WHAT TO WORK ON: Repeat verbatim, and only, the lines of the data below, beginning at the line that contains "Write part 3 of the FreeCAD" and stopping after the line that contains "return side *".

Entries with model source code
******************************

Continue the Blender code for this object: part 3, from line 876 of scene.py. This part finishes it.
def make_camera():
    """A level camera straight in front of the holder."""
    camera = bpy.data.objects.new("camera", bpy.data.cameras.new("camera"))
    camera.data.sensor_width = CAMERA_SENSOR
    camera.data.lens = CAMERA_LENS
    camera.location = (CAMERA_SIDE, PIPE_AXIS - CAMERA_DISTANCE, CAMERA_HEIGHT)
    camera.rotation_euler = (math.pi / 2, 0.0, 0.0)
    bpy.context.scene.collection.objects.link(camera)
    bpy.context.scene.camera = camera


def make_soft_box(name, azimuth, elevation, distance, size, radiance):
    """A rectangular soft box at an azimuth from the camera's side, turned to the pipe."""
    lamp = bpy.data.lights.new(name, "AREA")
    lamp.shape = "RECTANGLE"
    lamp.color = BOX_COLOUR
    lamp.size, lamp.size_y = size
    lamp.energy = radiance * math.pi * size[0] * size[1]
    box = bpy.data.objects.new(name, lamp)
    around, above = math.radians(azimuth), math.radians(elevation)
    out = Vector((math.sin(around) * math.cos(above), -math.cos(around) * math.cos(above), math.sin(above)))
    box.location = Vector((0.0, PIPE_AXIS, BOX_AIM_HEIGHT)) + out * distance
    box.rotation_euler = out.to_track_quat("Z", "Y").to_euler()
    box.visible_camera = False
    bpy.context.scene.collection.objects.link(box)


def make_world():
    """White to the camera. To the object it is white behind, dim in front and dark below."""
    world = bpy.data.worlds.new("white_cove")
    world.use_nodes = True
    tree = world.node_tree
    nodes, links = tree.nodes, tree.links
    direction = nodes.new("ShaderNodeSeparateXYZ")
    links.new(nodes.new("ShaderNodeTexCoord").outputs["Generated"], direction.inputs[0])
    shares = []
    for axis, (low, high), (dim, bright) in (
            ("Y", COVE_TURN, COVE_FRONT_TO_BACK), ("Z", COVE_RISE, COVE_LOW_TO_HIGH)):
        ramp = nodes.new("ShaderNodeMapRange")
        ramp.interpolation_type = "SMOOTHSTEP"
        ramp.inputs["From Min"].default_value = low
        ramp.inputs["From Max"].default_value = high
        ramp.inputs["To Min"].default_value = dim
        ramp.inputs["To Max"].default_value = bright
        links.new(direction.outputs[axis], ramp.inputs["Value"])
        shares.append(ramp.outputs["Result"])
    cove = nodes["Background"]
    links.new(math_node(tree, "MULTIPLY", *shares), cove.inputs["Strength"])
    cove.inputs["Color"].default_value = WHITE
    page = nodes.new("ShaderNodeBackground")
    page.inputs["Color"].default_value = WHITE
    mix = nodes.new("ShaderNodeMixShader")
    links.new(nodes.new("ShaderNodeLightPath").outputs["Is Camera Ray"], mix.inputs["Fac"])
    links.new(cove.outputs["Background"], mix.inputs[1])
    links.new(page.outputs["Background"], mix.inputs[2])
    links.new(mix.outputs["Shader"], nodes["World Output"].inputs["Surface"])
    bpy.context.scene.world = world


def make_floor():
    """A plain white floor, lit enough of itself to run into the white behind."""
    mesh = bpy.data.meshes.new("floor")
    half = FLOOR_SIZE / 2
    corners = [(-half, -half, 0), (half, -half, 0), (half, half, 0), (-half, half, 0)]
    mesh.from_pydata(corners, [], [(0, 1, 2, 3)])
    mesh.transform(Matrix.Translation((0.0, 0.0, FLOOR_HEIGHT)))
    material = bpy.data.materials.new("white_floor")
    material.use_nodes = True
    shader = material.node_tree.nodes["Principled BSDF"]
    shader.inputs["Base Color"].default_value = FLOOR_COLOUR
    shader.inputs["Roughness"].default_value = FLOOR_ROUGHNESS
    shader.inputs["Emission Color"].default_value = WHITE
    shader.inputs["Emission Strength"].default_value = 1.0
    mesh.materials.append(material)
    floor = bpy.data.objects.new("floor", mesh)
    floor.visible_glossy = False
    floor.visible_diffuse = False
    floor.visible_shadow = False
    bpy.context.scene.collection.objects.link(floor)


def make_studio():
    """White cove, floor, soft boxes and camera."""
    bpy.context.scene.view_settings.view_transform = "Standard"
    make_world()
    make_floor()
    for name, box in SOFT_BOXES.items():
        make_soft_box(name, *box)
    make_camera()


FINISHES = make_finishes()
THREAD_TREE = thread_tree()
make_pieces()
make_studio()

******************************

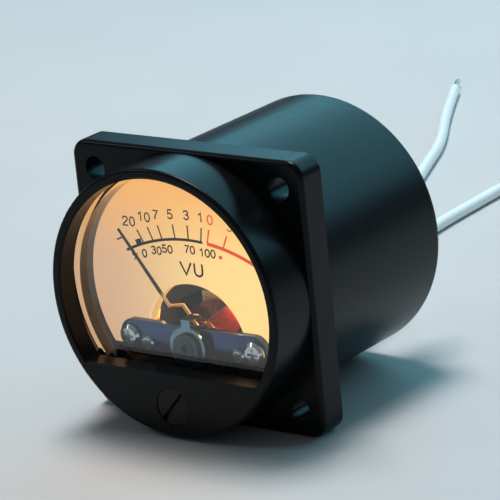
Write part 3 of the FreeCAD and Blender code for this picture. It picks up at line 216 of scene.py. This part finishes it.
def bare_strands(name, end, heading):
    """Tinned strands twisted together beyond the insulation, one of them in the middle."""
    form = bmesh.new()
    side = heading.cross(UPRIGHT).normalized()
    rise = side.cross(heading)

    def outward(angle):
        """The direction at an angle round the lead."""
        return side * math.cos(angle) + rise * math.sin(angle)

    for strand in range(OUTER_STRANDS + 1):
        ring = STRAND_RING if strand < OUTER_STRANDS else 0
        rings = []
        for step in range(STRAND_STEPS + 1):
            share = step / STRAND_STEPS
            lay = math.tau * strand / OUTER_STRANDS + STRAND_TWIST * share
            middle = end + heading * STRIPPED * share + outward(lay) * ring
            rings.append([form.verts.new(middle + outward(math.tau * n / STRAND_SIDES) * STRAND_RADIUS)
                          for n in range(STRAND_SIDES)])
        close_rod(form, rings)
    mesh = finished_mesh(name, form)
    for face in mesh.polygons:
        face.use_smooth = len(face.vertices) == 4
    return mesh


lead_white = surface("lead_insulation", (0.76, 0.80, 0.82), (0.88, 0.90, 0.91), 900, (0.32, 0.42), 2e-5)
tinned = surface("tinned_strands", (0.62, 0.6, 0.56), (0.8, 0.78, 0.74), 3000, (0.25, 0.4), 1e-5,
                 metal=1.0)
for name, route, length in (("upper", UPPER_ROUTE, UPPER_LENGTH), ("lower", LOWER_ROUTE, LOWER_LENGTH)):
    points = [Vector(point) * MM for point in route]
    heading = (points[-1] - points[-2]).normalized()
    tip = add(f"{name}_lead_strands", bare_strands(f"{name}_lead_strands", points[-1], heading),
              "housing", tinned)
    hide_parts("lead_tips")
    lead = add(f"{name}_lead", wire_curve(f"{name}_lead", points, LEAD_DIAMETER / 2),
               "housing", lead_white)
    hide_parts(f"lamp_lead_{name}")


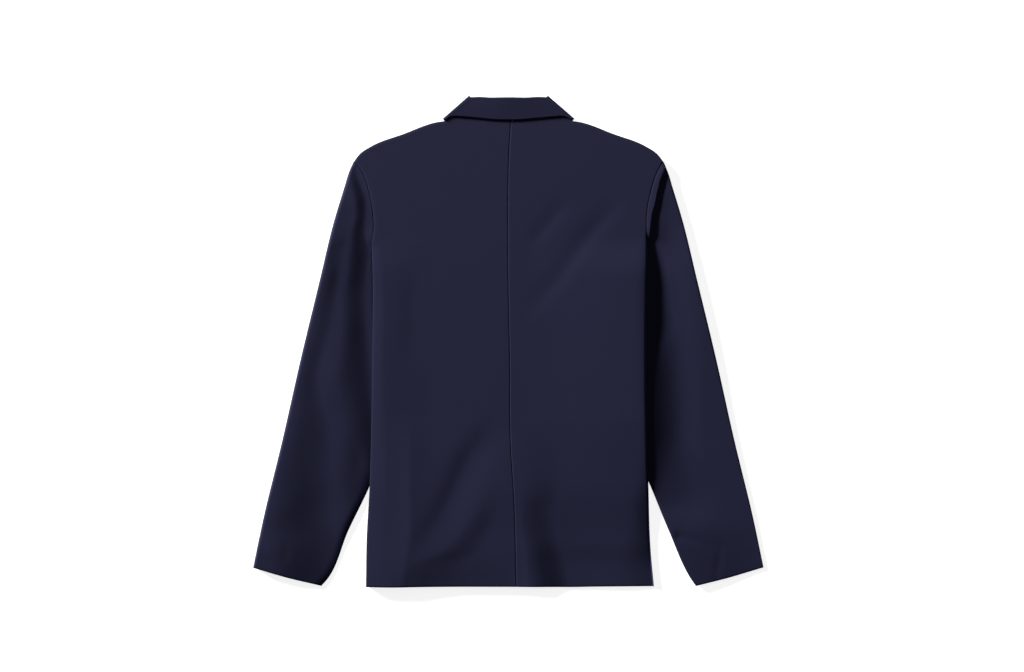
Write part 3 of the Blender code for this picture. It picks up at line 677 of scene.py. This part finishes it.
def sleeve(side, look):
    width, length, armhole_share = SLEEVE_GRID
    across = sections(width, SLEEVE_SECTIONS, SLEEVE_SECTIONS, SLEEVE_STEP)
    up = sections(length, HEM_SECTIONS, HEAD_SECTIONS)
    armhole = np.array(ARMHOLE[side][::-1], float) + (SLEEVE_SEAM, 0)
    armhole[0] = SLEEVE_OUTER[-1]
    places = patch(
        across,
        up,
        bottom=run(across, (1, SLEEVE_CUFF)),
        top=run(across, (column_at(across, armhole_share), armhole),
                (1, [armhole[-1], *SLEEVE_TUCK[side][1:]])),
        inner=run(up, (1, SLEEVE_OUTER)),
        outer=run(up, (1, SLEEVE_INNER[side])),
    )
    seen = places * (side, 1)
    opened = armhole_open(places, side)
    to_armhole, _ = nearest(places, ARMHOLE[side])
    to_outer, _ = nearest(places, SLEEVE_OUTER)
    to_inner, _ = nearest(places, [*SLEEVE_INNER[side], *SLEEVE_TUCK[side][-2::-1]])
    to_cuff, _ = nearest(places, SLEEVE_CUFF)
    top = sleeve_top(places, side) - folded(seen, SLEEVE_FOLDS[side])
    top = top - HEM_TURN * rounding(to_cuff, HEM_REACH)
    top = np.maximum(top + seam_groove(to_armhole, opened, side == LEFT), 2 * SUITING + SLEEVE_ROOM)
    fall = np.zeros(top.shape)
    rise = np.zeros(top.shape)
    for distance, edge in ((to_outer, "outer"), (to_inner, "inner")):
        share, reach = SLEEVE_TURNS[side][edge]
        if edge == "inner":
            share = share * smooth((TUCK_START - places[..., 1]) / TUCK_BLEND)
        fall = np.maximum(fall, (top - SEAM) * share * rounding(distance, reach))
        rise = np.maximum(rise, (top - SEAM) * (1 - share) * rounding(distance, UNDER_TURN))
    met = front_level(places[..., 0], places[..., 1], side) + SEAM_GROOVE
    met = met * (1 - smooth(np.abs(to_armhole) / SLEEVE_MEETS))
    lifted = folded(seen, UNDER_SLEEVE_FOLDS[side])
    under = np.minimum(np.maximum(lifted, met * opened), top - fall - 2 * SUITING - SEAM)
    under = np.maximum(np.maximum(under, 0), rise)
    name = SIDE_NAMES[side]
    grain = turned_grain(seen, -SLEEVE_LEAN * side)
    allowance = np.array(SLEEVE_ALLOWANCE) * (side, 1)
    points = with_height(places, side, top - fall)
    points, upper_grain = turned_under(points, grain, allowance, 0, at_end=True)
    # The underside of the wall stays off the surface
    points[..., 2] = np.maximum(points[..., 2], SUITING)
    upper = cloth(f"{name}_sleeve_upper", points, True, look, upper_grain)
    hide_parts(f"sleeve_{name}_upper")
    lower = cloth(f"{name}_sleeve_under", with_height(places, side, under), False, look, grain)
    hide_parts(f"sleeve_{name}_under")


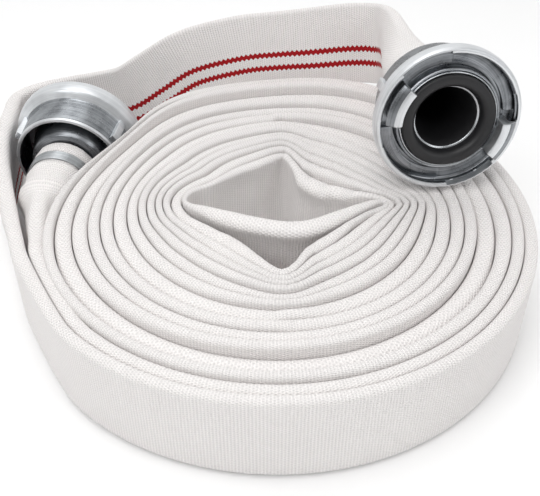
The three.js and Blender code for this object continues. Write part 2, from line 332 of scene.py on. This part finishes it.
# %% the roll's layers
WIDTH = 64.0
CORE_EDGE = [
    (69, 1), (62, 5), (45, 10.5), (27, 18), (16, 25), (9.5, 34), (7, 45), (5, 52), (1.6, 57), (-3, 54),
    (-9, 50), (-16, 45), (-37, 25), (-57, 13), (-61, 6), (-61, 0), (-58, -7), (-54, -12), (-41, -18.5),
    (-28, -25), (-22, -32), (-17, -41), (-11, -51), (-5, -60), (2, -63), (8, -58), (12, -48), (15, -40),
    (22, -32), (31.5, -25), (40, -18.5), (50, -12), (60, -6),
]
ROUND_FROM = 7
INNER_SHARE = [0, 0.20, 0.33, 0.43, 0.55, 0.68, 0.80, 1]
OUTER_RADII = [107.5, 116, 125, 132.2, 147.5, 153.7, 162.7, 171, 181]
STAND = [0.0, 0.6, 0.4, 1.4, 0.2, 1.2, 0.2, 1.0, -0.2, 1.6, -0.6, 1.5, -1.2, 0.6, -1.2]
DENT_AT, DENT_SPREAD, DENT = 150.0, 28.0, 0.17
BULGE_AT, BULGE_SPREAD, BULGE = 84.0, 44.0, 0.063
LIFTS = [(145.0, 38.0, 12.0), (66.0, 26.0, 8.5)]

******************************

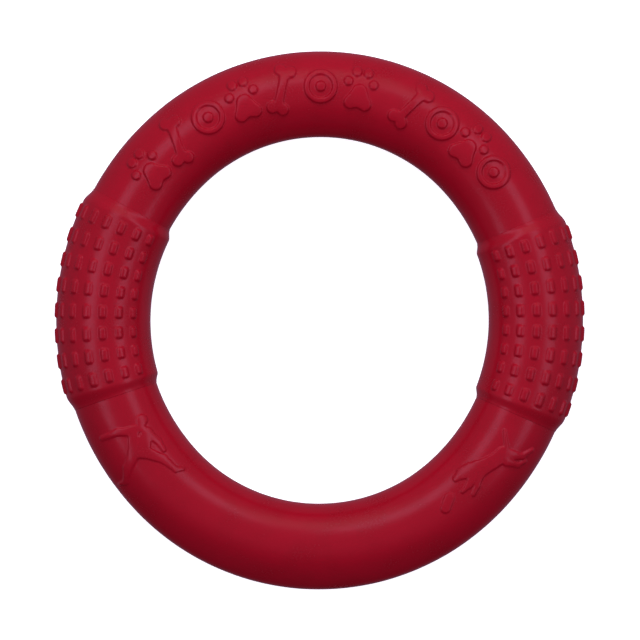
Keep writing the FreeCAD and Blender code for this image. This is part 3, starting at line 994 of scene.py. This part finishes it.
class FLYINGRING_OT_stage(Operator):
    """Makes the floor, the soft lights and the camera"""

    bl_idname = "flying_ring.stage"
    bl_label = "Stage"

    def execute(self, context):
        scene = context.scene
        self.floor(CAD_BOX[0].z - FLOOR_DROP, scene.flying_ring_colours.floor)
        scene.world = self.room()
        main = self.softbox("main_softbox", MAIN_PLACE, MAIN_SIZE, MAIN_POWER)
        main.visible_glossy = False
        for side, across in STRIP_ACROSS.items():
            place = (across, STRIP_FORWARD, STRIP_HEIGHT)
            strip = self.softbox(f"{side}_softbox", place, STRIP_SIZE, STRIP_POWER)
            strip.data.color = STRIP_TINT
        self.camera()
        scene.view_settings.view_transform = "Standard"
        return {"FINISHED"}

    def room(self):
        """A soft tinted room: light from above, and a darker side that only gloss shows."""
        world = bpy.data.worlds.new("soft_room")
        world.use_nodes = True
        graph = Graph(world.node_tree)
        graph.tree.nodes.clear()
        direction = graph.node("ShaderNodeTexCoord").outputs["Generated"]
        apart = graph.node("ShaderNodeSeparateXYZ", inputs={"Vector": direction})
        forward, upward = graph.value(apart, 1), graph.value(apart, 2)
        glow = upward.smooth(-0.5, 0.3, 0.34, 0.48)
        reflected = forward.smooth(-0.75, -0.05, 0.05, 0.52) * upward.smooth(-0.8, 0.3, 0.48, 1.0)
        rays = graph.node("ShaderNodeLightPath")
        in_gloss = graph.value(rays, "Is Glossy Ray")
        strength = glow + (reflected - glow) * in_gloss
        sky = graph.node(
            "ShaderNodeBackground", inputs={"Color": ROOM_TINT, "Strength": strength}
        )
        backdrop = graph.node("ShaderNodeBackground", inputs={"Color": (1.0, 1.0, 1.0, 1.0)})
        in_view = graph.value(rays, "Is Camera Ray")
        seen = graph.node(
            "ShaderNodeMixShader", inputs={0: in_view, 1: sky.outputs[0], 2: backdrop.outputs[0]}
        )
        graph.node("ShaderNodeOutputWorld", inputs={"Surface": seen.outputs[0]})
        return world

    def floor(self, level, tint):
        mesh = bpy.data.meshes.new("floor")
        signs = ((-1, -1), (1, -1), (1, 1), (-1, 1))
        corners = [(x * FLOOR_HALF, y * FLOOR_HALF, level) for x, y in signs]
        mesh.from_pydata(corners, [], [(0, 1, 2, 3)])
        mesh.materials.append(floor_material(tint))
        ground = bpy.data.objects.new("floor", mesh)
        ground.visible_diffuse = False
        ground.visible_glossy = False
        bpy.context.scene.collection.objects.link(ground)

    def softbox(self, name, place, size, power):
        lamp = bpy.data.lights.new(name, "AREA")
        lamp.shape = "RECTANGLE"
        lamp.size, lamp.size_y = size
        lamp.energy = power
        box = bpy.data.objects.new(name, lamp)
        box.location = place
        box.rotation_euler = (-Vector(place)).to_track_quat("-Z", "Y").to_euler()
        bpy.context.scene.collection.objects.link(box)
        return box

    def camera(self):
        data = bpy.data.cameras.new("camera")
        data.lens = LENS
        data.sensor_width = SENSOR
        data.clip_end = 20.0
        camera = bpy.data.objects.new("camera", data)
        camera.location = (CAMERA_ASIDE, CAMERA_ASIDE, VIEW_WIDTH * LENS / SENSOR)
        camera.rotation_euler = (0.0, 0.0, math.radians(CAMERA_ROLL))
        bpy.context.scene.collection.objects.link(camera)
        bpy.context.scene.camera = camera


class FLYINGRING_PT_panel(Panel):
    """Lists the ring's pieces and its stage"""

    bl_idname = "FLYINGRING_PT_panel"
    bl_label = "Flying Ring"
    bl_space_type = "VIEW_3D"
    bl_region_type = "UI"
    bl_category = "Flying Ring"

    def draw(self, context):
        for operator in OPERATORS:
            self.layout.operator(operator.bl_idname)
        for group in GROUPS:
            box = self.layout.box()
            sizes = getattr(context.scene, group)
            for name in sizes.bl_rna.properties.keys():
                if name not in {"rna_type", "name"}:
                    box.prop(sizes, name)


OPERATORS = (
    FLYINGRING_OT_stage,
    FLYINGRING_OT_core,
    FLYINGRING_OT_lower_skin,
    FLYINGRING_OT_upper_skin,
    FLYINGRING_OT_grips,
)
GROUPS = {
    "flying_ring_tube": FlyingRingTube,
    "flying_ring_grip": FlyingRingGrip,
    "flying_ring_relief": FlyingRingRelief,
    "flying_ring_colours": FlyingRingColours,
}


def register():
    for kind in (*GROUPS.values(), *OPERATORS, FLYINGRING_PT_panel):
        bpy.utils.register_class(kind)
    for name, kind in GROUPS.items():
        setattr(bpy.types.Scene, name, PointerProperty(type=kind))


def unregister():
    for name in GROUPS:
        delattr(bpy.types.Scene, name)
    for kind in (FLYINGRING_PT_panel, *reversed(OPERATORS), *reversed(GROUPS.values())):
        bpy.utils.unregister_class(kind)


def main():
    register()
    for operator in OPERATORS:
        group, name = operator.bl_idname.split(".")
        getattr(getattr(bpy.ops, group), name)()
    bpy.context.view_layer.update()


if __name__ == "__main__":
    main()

******************************

RESPONSE BELOW:
Write part 3 of the FreeCAD and Blender code for this picture. It picks up at line 216 of scene.py. This part finishes it.
def bare_strands(name, end, heading):
    """Tinned strands twisted together beyond the insulation, one of them in the middle."""
    form = bmesh.new()
    side = heading.cross(UPRIGHT).normalized()
    rise = side.cross(heading)

    def outward(angle):
        """The direction at an angle round the lead."""
        return side * math.cos(angle) + rise * math.sin(angle)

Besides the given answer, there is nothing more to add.